Barack Obama writes in his book “The Audacity of Hope” that most citizens consider politics a spectacle or a game played by potbellied gladiators. Elected leaders’ faces are painted either red or blue, cheering for allies and booing the other side. When your side wins through unfair play, you will still celebrate because victory is what’s important.

Senator Obama, the Democratic presidential candidate, said American politics and democracy are in a state of crisis. Politicians have become slaves of factionalism and dogmatic ideology and focus only on attacking each other. They avoid making difficult decisions about the challenges the nation faces and are absorbed in political contests. They make politics seem more like a career choice than a mission and political debates look like shows meant to impress citizens.

If Senator Obama wins the presidential election on Nov. 4, as opinion polls predict, I believe that his victory will have been possible because he gave voters hope that politics can change. Through his campaign, he has shown that he can possibly turn the politics of division and confrontation into the politics of integration based on common ground and common sense.

In the course of his run, he has kept negative campaigning to a minimum. He flatly rejected advice that he should respond to Republican attack ads with a similar message of division and confrontation. He believed a campaign strategy that reinforces factionalism and dogma and makes vain promises through exaggeration and simplification can never win. He chose reason over emotion, common sense over ideology and composure over passion. He displayed calm intelligence that will not be shaken by any crisis.

When he was young, his mother used to ask him, “How would you feel if someone did that to you?” That question is said to be the standard for his political decisions. If CEOs think from the position of their employees, they would not pocket multi-million dollar bonuses while cutting health insurance benefits. If union leaders understood employers’ positions, they would not ignore the pressures of the free market.

Similarly, Obama says that he might not share President George W. Bush’s opinions but he should still try to look at international circumstances from President Bush’s perspective.

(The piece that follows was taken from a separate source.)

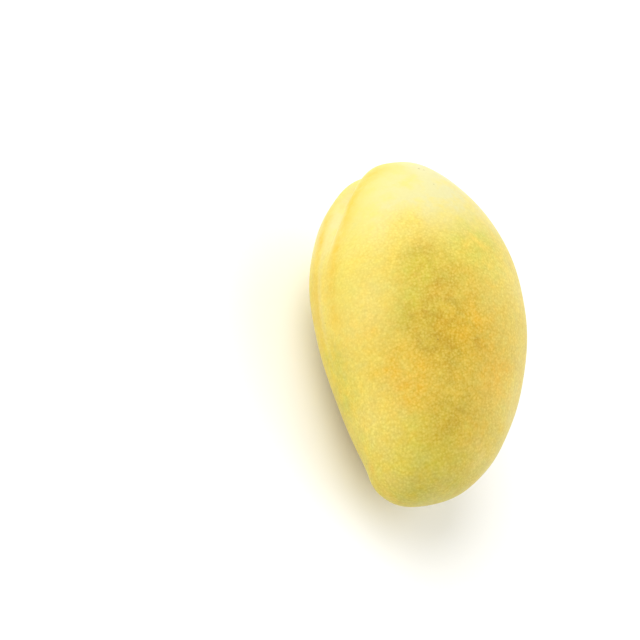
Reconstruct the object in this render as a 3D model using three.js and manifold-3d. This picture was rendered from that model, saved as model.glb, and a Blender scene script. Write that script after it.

In the mature politics Senator Obama dreams of, idealistic and realistic views are in balance, things that can and cannot be compromised are distinguished, and people acknowledge that it is worthwhile to listen to the opinions of those on the other side.

Even if you win an election by running a divisive campaign, once you come into power, you should pursue a politics of integration that includes every citizen.

President Bush has failed to embrace the entire nation. His dichotomist view framed the world into confrontation of good versus evil. He was also arrogant and stubborn, claiming he is always right and the other side always wrong. The dogmatic ideology that defined tax cuts and relaxed regulation as good and tax increases and regulation as evil deepened social discord and confrontation. To citizens, the opposition party’s resistance was seen as opposition for opposition’s sake. Americans who have grown tired of conventional politics have discovered hope for change in Senator Obama, who speaks of progress in conservative language and embraces conservatives with a progressive voice.

Facing a national crisis, President Lee Myung-bak is begging for national integration and unity. However, his appeal fails to move citizens’ hearts.

While he advocates a politics of integration serving the nation, he has in fact pursued a politics of division. So his words lack sincerity. His approval rating, unchanged at around 30 percent, is proof that he is failing at the politics of integration.

Even if Senator Obama loses the election, he can still claim victory for raising the possibility of change in American politics. The Lee administration needs to learn a lesson from the failures of George W. Bush.


*The writer is an editorial writer and traveling correspondent of the JoongAng Ilbo.